Others viewed the matter somewhat differently. Some opined that with a paternity suit hanging over him in Cleveland, Harris was in no position to be self-righteous about the moral pitfalls of the road and that Cleveland was too important a market to be shut out of.

A third opinion took heed of both of the others and, without necessarily negating either, suggested that, as in almost everything else, politics was at the bottom of it all. Harris, as the acknowledged star of the Soul Stirrers and the single element anyone might view as indispensable, was “pulling a power play” in the eyes of more than one of his contemporaries, quite simply angling for a bigger piece of the pie for himself.

Harris certainly knew as well as anyone that gospel was at the dawn of a new, and considerably more affluent, age. On October 8 gospel music had come to Carnegie Hall for the first time in the person of Mahalia Jackson and the Ward Singers—but with offers having been tendered to the Soul Stirrers and the Pilgrim Travelers as well.
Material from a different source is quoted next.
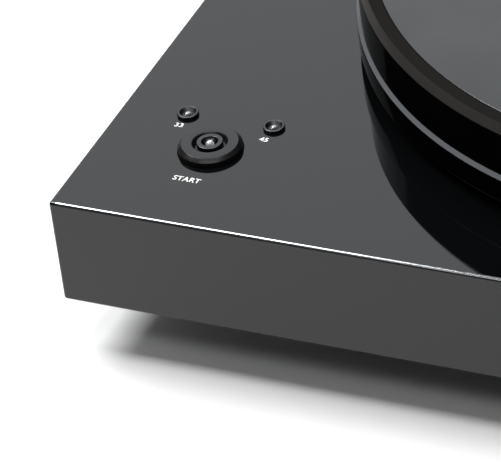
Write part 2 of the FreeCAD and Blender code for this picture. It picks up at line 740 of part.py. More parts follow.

An article was just about to come out in the December 1950 issue of
Ebony,
the Afro-American version of
Life
magazine, which would characterize the Soul Stirrers as “the top gospel group in the country” in a text that celebrated gospel music culturally and historically as not only “the greatest contribution of the Negro to the rich musical lore of the U.S.” but also a commercial format in which “gospel singers are earning more today than many crooners or blues singers.” In such a climate it would not have been difficult for Rebert Harris to imagine that he was holding a winning hand in seeking merely to be rewarded in a manner commensurate with his talents.
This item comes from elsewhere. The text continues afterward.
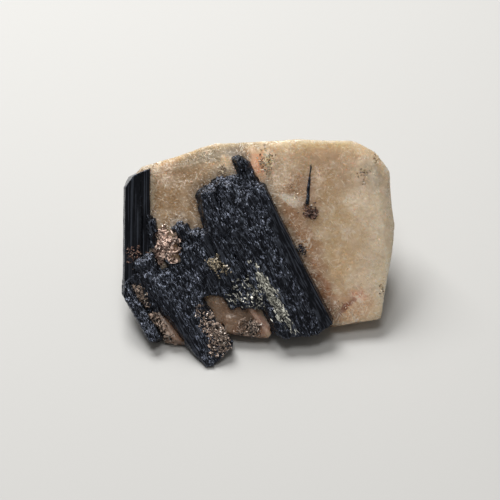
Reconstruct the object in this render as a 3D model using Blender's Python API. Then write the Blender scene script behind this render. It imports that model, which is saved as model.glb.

Whatever the explanation, and however exactly it was done (Harris always remembered announcing it at a program at DuSable in the fall, though, he was quick to point out, he had told the other members of the group a year earlier, “but they didn’t believe me”), Harris’ resignation, once proffered, was immediately accepted. And S.R. Crain, the no-nonsense founder and business manager of the Soul Stirrers, wasted no time finding a replacement. After trying out Paul Foster as first lead singer for no more than two months, Crain determined that for all of the passion of his singing and for all of his brilliance in the second lead’s role as instigator and foil, Foster lacked both the temperament and imagination to keep the Soul Stirrers on the path that Harris had first set for them. That was when he got in touch with Sam.

It no longer mattered at this point whether he and the other Soul Stirrers had ever actually been jealous of the QCs, as the brash young quartet always believed. The idea that Crain might have planted R.B. Robinson in their midst as a hedge against the day when Harris’ ego would inevitably overcome his talent had never even occurred to them. What Crain was first and foremost, though, the QCs all recognized, was a good businessman. And, not surprisingly, he came to their lead singer now, unbeknownst to the rest of them, with a straightforward business proposition.
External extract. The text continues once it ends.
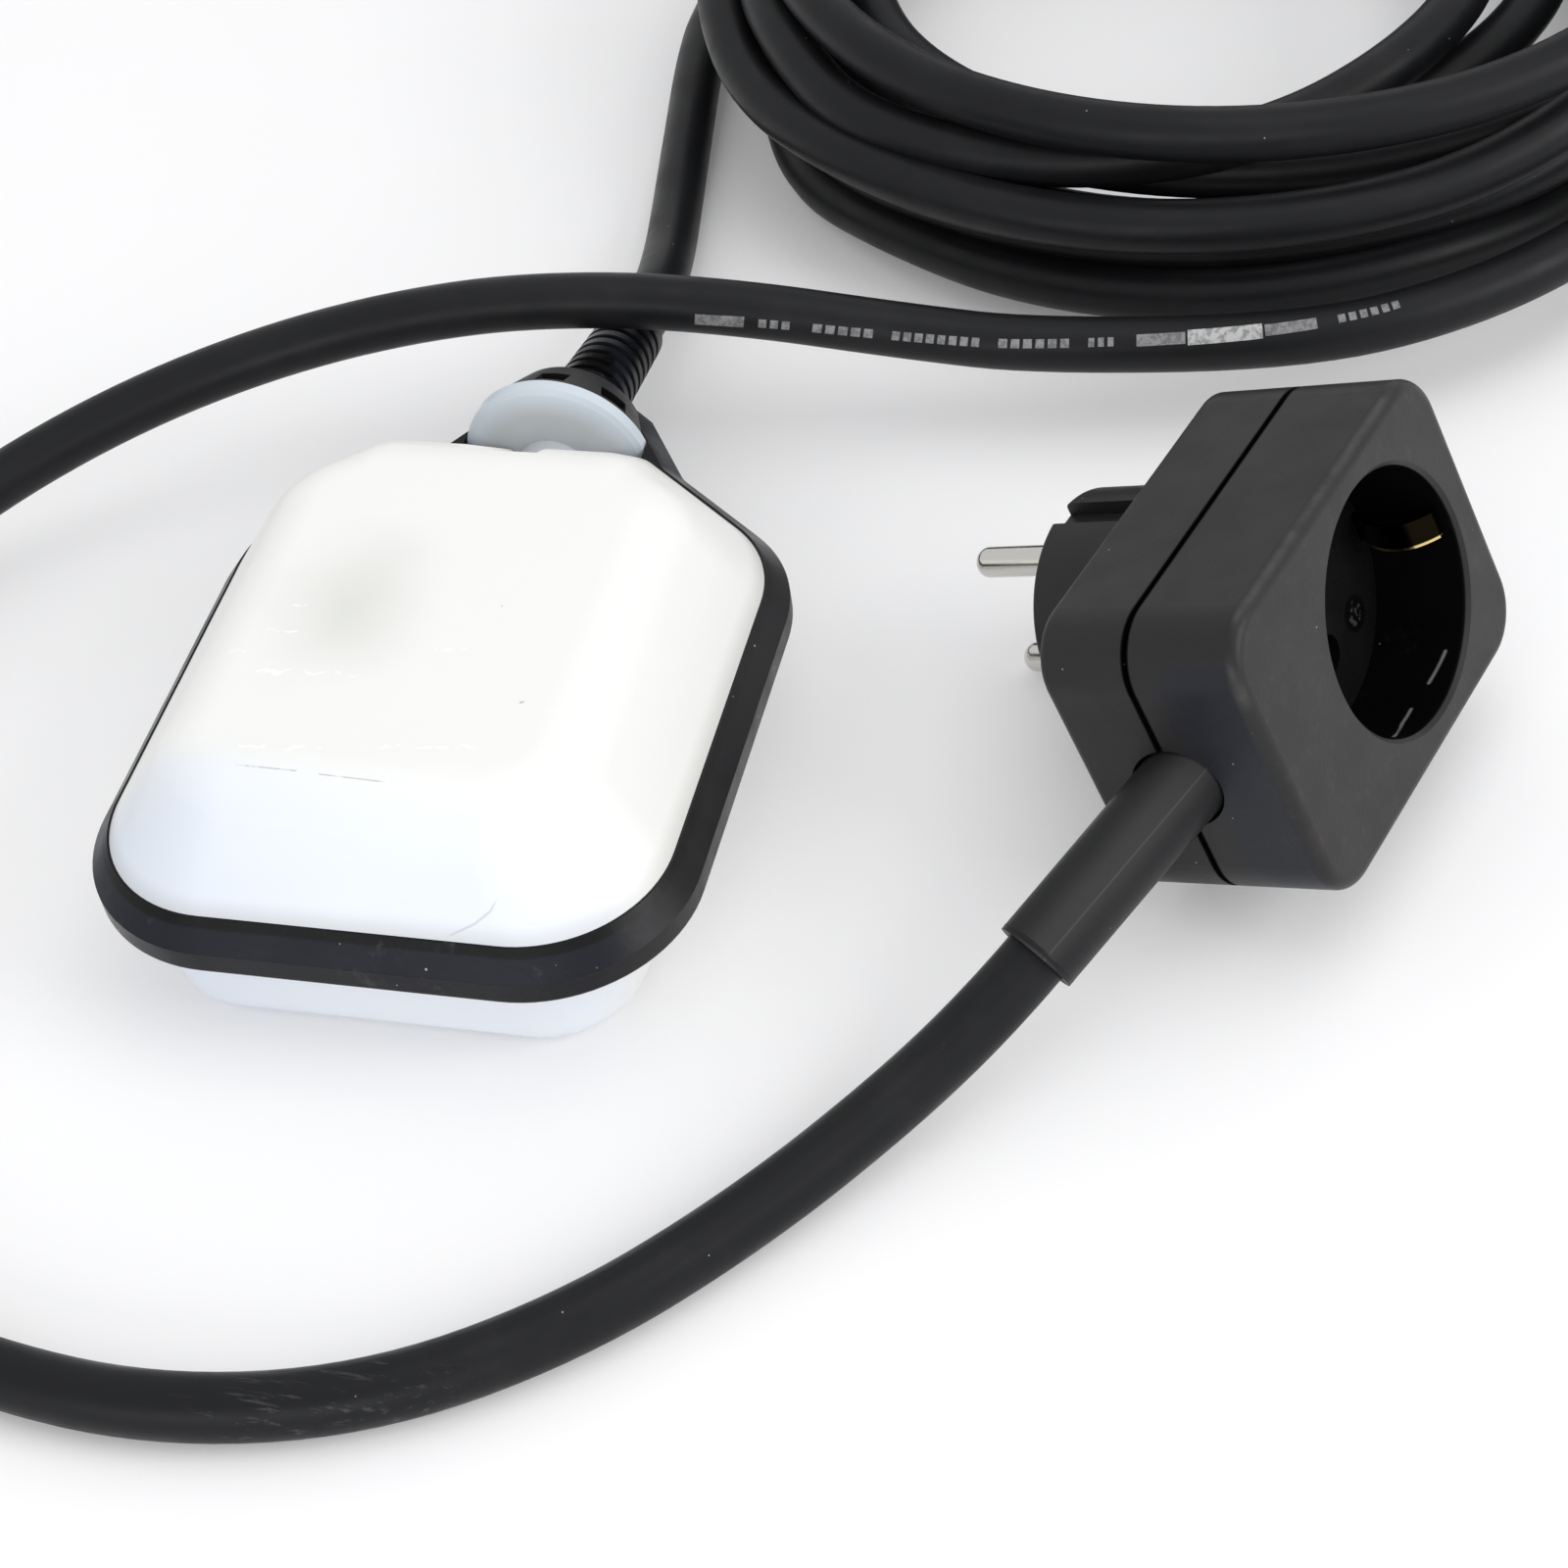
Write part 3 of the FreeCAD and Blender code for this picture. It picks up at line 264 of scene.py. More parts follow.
def settle(points, first, last):
    """Push turns of the coil apart behind the view where they would lie in each other."""
    start = np.array([list(p) for p in points])
    places = start.copy()
    weights = sample_weights(len(places))
    reach = weights.sum(axis=0)[:, None] + 1e-9
    free = np.zeros((len(places), 1))
    free[first:last, 0] = np.clip((start[first:last, 1] - STAYS_Y) / YIELDS_OVER, 0.0, 1.0)
    for _ in range(SETTLE_ROUNDS):
        line = weights @ places
        squares = sum((line[:, None, k] - line[None, :, k]) ** 2 for k in range(3))
        one, other = np.nonzero(squares < SETTLE_GAP ** 2)
        apart = np.abs(one - other) > FAR_ALONG * SAMPLES
        one, other = one[apart], other[apart]
        gap = line[one] - line[other]
        distance = np.linalg.norm(gap, axis=1)[:, None] + 1e-9
        push = np.zeros_like(line)
        touches = np.ones((len(line), 1))
        np.add.at(push, one, gap / distance * (SETTLE_GAP - distance))
        np.add.at(touches, one, 1.0)
        push /= np.maximum(touches - 1.0, 1.0)
        places += weights.T @ push / reach * SETTLE_GAIN * free
        shift = places - start
        even = shift.copy()
        even[1:-1] = 0.25 * shift[:-2] + 0.5 * shift[1:-1] + 0.25 * shift[2:]
        places = start + (shift * (1 - SETTLE_BLEND) + even * SETTLE_BLEND) * (free > 0)
        places[:, 2] = np.maximum(places[:, 2], FLOOR_Z)
    return [Vector(p) for p in places]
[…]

It was certainly a logical avenue to pursue. Sam knew all of the Soul Stirrers’ songs, not just from R.B. Robinson’s coaching but because of his own unqualified love for the music. And the timing was certainly right, with Itson on the lam and the QCs in turmoil. Crain invited Sam to his apartment at 542 East Forty-fifth Street almost surreptitiously in the dead of night. They ran through a few numbers, and then Crain asked him to sing W. H. Brewster’s “How Far Am I From Canaan?,” a number the Soul Stirrers were thinking about recording that Crain was unaware Sam had learned in Memphis from the Reverend Brewster himself. Crain started the song, the other Soul Stirrers fell in behind, and then Sam took it, “he did it precisely and better,” in Crain’s recollection, “and with his own style!” In Crain’s further recollection, there was a second audition that same evening, with Reverend Leroy Taylor, a longtime member of the Norfolk Singers who had sung on and off with the Soul Stirrers for the last couple of years, but if there was, it was a perfunctory affair. There was no longer any question about it: Sam Cook was Crain’s boy.

The next day Sam came back to the house in the Stirrers’ new Packard with five suits Crain had just bought him for their upcoming tour. L.C.’s reaction was one of unrestrained admiration. “I said, ‘Man, you’re looking good. I wish I could go with you.’”

The reaction from the QCs and their fans was nowhere near as benign. Even Sam’s fifteen-year-old sister, Agnes, felt more than a little betrayed. “Oh, I was hurt, because the QCs were my group—I really related to them. We were all about the same age, we went to the same school, we grew up together. I felt that he was deserting them, and I really didn’t like it.”

The QCs liked it even less. They saw R.B. as a turncoat, someone they had trusted as a friend but who, they now felt, was nothing but a backstabber. More than that, they were disappointed and puzzled by Sam. They could understand the profit motive—even Agnes could concede that—but they felt almost as betrayed by the secretive manner in which Sam had come to his decision as by the decision itself. They simply couldn’t fathom how someone as articulate as Sam Cook, someone as sure of himself and his actions, almost to the point of arrogance, could fail to even inform them that he was leaving. Instead, he came to them one at a time under cover of confidentiality and discussed the possibility of his departure as if it were no more than a theoretical proposition.